begin
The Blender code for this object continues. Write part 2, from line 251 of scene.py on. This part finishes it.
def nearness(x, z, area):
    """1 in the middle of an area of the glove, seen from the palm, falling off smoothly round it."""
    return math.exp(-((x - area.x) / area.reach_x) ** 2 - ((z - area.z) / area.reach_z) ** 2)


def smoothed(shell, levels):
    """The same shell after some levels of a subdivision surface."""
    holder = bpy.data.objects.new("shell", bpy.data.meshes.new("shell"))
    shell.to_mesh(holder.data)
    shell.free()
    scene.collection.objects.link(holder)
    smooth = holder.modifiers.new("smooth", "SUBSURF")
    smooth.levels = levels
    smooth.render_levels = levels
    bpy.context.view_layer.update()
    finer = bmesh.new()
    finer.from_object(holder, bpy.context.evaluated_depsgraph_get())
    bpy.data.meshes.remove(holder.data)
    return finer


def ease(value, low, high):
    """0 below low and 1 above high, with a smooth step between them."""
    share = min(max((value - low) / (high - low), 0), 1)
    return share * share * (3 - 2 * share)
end
TASK DESCRIPTION:
Give back the whole listing, word for word.

EXERCISE RESPONSE:
The Blender code for this object continues. Write part 2, from line 251 of scene.py on. This part finishes it.
def nearness(x, z, area):
    """1 in the middle of an area of the glove, seen from the palm, falling off smoothly round it."""
    return math.exp(-((x - area.x) / area.reach_x) ** 2 - ((z - area.z) / area.reach_z) ** 2)


def smoothed(shell, levels):
    """The same shell after some levels of a subdivision surface."""
    holder = bpy.data.objects.new("shell", bpy.data.meshes.new("shell"))
    shell.to_mesh(holder.data)
    shell.free()
    scene.collection.objects.link(holder)
    smooth = holder.modifiers.new("smooth", "SUBSURF")
    smooth.levels = levels
    smooth.render_levels = levels
    bpy.context.view_layer.update()
    finer = bmesh.new()
    finer.from_object(holder, bpy.context.evaluated_depsgraph_get())
    bpy.data.meshes.remove(holder.data)
    return finer


def ease(value, low, high):
    """0 below low and 1 above high, with a smooth step between them."""
    share = min(max((value - low) / (high - low), 0), 1)
    return share * share * (3 - 2 * share)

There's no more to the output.